= Islam in Kiribati =

Islam in Kiribati (Arabic:الإسلام في كيريباتي) is a minority religion in the country.According to the official census in 2010, the number of Muslims was 139 out of 103,058 residents, or 0.12% of the total population. Most of the Muslim community is concentrated in the capital, Tarawa.

== History ==
Compared to other nations in the Pacific region, Islam's history in Kiribati is relatively recent. During the colonial era under the British, there was no significant migration from British colonies in Africa or India to Kiribati. The presence of Islam in Kiribati began only in the late 20th century. In 1989, Ghanaian Muslim missionary Hafiz Jibril Ahmad Saeed was sent to the southern Pacific. By 1991, he arrived in Kiribati and established the first (Ahmadiyya) Muslim community in the country. The 2005 census did not report any data on Muslims, but religious organizations estimate around 140 Muslims in the country, constituting 0.01% of the population.

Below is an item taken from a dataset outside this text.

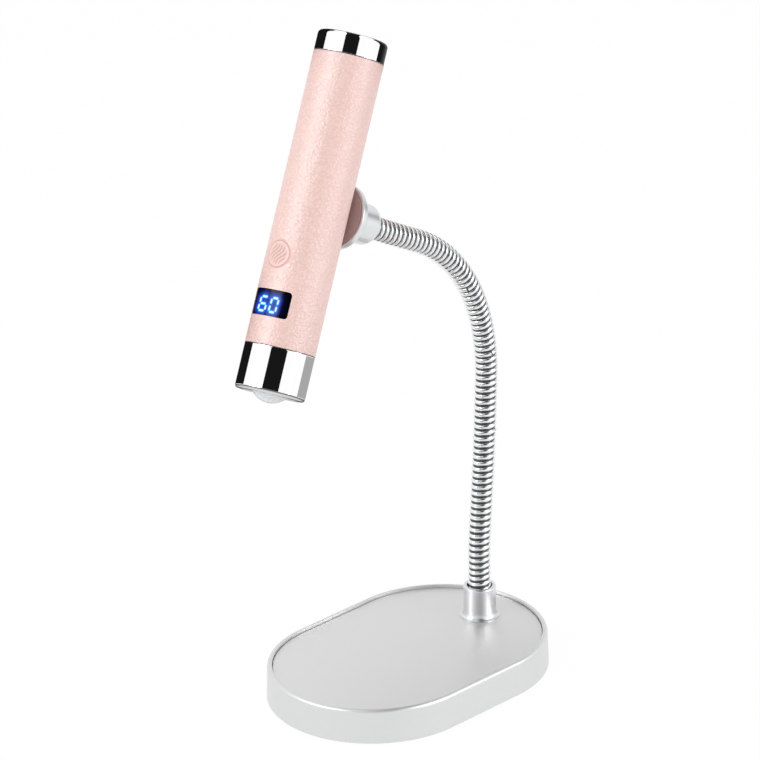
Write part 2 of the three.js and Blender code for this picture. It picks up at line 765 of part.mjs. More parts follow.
function addTailCap(parent) {
  const shell = [
    [0, tailEnd],
    [0, tailEnd - tailCap.endWall],
    [spigotInner, tailEnd - tailCap.endWall],
    [spigotInner, chromeTopFoot - chrome.spigotLength],
    [spigotOuter, chromeTopFoot - chrome.spigotLength],
    [spigotOuter, chromeTopFoot],
    [chrome.radius, chromeTopFoot],
    ...arc([chrome.radius - tailCap.edge, tailEnd - tailCap.edge], tailCap.edge, 0, 90),
  ];
  const bodyGeometry = turned(shell, facets.bodySteps);
  const slotHalf = port.thickness / 2 + fits.clear;
  const slotShape = stadium(slotHalf, port.width - port.thickness);
  const slot = extruded(slotShape, tailEnd - tailCap.endWall - fits.overrun, tailEnd + fits.overrun, facets.edgeSteps);
  const slotCut = { cut: [slot.rotateZ(Math.PI / 2)] };
  add(parent, "tail_cap", shaped(bodyGeometry, slotCut), finishes.chrome);

  const straight = port.width - port.thickness;
  const outerShell = extruded(stadium(port.thickness / 2, straight), portFoot, portEnd, facets.edgeSteps);
  const cavity = extruded(
    stadium(port.thickness / 2 - port.shell, straight),
    portFoot + port.backWall,
    portEnd + fits.overrun,
    facets.edgeSteps
  );
  const tongueBody = block(
    [-tongue.width / 2, -tongue.thickness / 2, portFoot + port.backWall / 2],
    [tongue.width / 2, tongue.thickness / 2, portFoot + port.backWall + tongue.length]
  );
  const receptacle = toSolid(outerShell).subtract(toSolid(cavity)).add(toSolid(tongueBody));
  add(parent, "usb_c_receptacle", toGeometry(receptacle).rotateZ(Math.PI / 2), finishes.magnetNickel);

  const half = chargeBoard.halfWidth;
  const strip = block(
    [chargeFoot, -half, chargeEnd - chargeBoard.length],
    [chargeTop, half, chargeEnd]
  );
  add(parent, "charge_board", strip, finishes.circuitGreen);
}

function addInside(parent) {
  const wide = lamp.radius + fits.overrun;
  const trough = ring(chassisInner, chassisOuter, chassisFoot, chassisTop, facets.bodySteps);
  const shelf = block([shelfTop - chassis.shelf, -wide, shelfFoot], [shelfTop, wide, chassisTop]);
  const shelfInside = shaped(shelf, { keep: rod(chassisOuter, shelfFoot, chassisTop, facets.bodySteps) });
  const open = block([chassisEdge, -wide, chassisFoot - fits.overrun], [wide, wide, chassisTop + fits.overrun]);
  const openTop = block([shelfTop, -wide, shelfFoot], [wide, wide, chassisTop + fits.overrun]);
  const cradle = shaped(trough, { join: [shelfInside], cut: [open, openTop] });
  add(parent, "inner_chassis", cradle, finishes.whitePlastic);

  const cell = rod(battery.radius, cellFoot, cellTop, facets.smallSteps);
  add(parent, "battery_cell", cell, finishes.cellWrap);

  const mainBoard = block(
    [boardBack, -boardHalf, chassisFoot],
    [boardFront, boardHalf, chassisFoot + board.length]
  );
  add(parent, "main_board", mainBoard, finishes.circuitGreen);

  const module = block(
    [partBack, -display.halfWidth, windowZ - display.height / 2],
    [displayFront, display.halfWidth, windowZ + display.height / 2]
  );
  add(parent, "display_module", module, finishes.blackPlastic);

  const housing = block(
    [partBack, -tact.half, buttonZ - tact.half],
    [tactFront, tact.half, buttonZ + tact.half]
  );
  const plunger = buttonRod(tact.plungerRadius, tactFront - fits.seat, plungerFront, buttonZ, facets.fineSteps);
  add(parent, "tact_switch", shaped(housing, { join: [plunger] }), finishes.blackPlastic);
}

// Light head: heights run down from the sleeve's lower end
const shoulderFoot = headTop - head.shoulder;
const sinkTop = shoulderFoot - fits.seat;
const sinkFoot = sinkTop - heatSink.thickness;
const ledBoardTop = sinkFoot - fits.seat;
const ledBoardFoot = ledBoardTop - ledBoard.thickness;
const ledTop = ledBoardFoot - fits.seat;
const ledFoot = ledTop - led.body;
const lipTop = headEnd + head.lip;
const bezelFoot = lipTop + fits.seat;
const bezelTop = bezelFoot + bezel.thickness;
const lensFlangeFoot = bezelTop + fits.seat;
const lensFlangeTop = lensFlangeFoot + lens.flange;
const lensTip = headEnd - lens.proud;
const stackRadius = head.boreRadius - fits.clear;

function addLightHead(parent) {
  const bore = head.boreRadius;
  const ringProfile = [
    [spigotInner, headTop + chrome.spigotLength],
    [spigotOuter, headTop + chrome.spigotLength],
    [spigotOuter, headTop],
    [chrome.radius, headTop],
    ...arc([chrome.radius - head.edge, headEnd + head.edge], head.edge, 360, 270),
    ...arc([head.opening + head.edge / 2, headEnd + head.edge / 2], head.edge / 2, 270, 180),
    [head.opening, lipTop],
    [bore, lipTop],
    [bore, shoulderFoot],
    [spigotInner, shoulderFoot],
  ];
  add(parent, "head_ring", turned(ringProfile, facets.bodySteps), finishes.chrome);

  add(parent, "heat_sink", rod(stackRadius, sinkFoot, sinkTop, facets.bodySteps), finishes.aluminium);
  add(parent, "led_board", rod(stackRadius, ledBoardFoot, ledBoardTop, facets.bodySteps), finishes.whitePlastic);

  const chip = block([-led.half, -led.half, ledFoot], [led.half, led.half, ledTop]);
  const domeFoot = ledFoot - led.domeHeight;
  const dome = turned(
    [
      [0, domeFoot],
      [led.domeRadius / 2, domeFoot],
      [led.domeRadius, ledFoot + led.body / 2],
      [0, ledFoot + led.body / 2],
    ],
    facets.fineSteps
  );
  add(parent, "uv_led", shaped(chip, { join: [dome] }), finishes.ledCeramic);

  const reflectorFoot = lensFlangeTop + fits.seat;
  const reflectorTop = ledBoardFoot - fits.seat;
  const reflectorRing = [
    [reflector.throat, reflectorTop],
    [reflector.mouth, reflectorFoot],
    [stackRadius, reflectorFoot],
    [stackRadius, reflectorTop],
  ];
  add(parent, "reflector", turned(reflectorRing, facets.bodySteps), finishes.chrome);

  const capRadius = (lens.radius ** 2 + lens.capHeight ** 2) / (2 * lens.capHeight);
  const capHalf = THREE.MathUtils.radToDeg(Math.asin(lens.radius / capRadius));
  const cap = arc([0, lensTip + capRadius], capRadius, straightDown, straightDown + capHalf, 2 * facets.edgeSteps);
  const lensProfile = [
    [0, lensTip],
    ...cap.slice(1),
    [lens.radius, lensFlangeFoot],
    [lens.flangeRadius, lensFlangeFoot],
    [lens.flangeRadius, lensFlangeTop],
    [0, lensFlangeTop],
  ];
  add(parent, "lens_dome", turned(lensProfile, facets.bodySteps), finishes.lensAcrylic);

  const bezelProfile = [
    [lens.hole, bezelTop],
    [lens.hole, bezelFoot + bezel.dish],
    [head.opening, bezelFoot],
    [stackRadius, bezelFoot],
    [stackRadius, bezelTop],
  ];
  add(parent, "lens_bezel", turned(bezelProfile, facets.bodySteps), finishes.chrome);
}

// The scene graph: stand, then the cup at the neck's end, then the lamp on the magnet
addStand(group);
addNeck(group);

const neckEnd = neckAt(neckLength);
const cupGroup = new THREE.Group();
cupGroup.rotation.order = "ZYX";
cupGroup.rotation.set(0, neckEnd.angle - Math.PI, Math.PI);
cupGroup.position.copy(neckEnd.point);
group.add(cupGroup);
addMagnetCup(cupGroup);

const lampGroup = new THREE.Group();
lampGroup.position.set(padFront + fits.clear + lamp.radius, 0, 0);
lampGroup.rotation.set(rad(lamp.turn), 0, 0);
cupGroup.add(lampGroup);
addBarrel(lampGroup);
addTailCap(lampGroup);
addInside(lampGroup);
addLightHead(lampGroup);

export default group;
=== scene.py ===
"""Pen lamp for gel nails, held by a magnet on a gooseneck desk stand.

A piece is modelled in millimetres and turned to metres when it is finished. The frame is the CAD's:
the origin is the centre of the base's underside, +Z is up, and the neck's foot stands at +X.
"""

from __future__ import annotations

import json
import logging
import math
from dataclasses import dataclass, field
from enum import Enum
from typing import Callable, Iterable, Sequence

import bmesh
import bpy
from mathutils import Matrix, Vector

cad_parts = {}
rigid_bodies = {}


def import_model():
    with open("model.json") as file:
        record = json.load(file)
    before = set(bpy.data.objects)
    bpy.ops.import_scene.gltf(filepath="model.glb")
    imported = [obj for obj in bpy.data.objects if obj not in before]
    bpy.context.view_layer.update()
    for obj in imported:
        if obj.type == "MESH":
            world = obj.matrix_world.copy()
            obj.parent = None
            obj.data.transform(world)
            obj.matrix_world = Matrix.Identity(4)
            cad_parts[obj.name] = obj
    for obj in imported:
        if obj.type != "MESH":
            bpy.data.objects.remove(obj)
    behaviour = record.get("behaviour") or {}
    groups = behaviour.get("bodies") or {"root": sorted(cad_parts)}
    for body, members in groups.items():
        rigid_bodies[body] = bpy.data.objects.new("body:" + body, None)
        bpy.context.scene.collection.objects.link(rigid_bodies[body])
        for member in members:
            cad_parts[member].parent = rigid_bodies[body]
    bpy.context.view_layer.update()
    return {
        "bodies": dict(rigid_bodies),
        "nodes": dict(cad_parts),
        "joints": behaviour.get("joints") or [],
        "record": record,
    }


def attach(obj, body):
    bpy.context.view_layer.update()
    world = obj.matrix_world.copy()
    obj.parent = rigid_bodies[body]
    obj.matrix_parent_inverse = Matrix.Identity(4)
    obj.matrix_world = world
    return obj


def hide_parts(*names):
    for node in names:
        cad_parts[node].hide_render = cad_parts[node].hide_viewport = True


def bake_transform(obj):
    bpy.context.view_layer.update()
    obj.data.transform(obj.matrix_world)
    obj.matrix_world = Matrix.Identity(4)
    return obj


LOG = logging.getLogger("nail_lamp")
MM = 0.001
Point2 = tuple[float, float]
Point3 = tuple[float, float, float]
# Radius, height and fillet of a profile's corner
Corner = tuple[float, float, float]
# Four sizes, which the comment beside each such field names
Sizes4 = tuple[float, float, float, float]
# The distances at which points are joined, slivers dropped, and a point counts as on a plane
MERGE, SLIVER, ON_PLANE = 1e-4, 1e-5, 1e-6
# A radius so small that the points on it are joined on the axis
NEAR_AXIS = 1e-5
# A cell size that leaves a plate uncut
UNCUT = 50.0
# The places of a Mix node's two colours among its inputs, and of their mix among its outputs
MIX_A, MIX_B, MIX_OUT = 6, 7, 2
# How far a slot's corners stay from meeting, which would leave an edge of no length
SLOT_FLAT = 1e-3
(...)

In October 2016, U.S. politician Bob Riley visited Kiribati and engaged with Muslim community leaders to discuss challenges faced by religious minorities.

== Current status ==
Kiribati's Constitution (Article 11) guarantees freedom of conscience and religion. The Ahmadiyya Muslim community remains the largest Islamic group in Kiribati. According to Imam Fahat, the community leader, minor disputes between Muslims and Christians have occurred but were resolved through dialogue, and relations between faiths are now peaceful.

The capital, South Tarawa, has a small mosque serving as the Ahmadiyya community's religious center, where Friday prayers and gatherings are held. Kiribati's laws also permit Muslims to pray at home.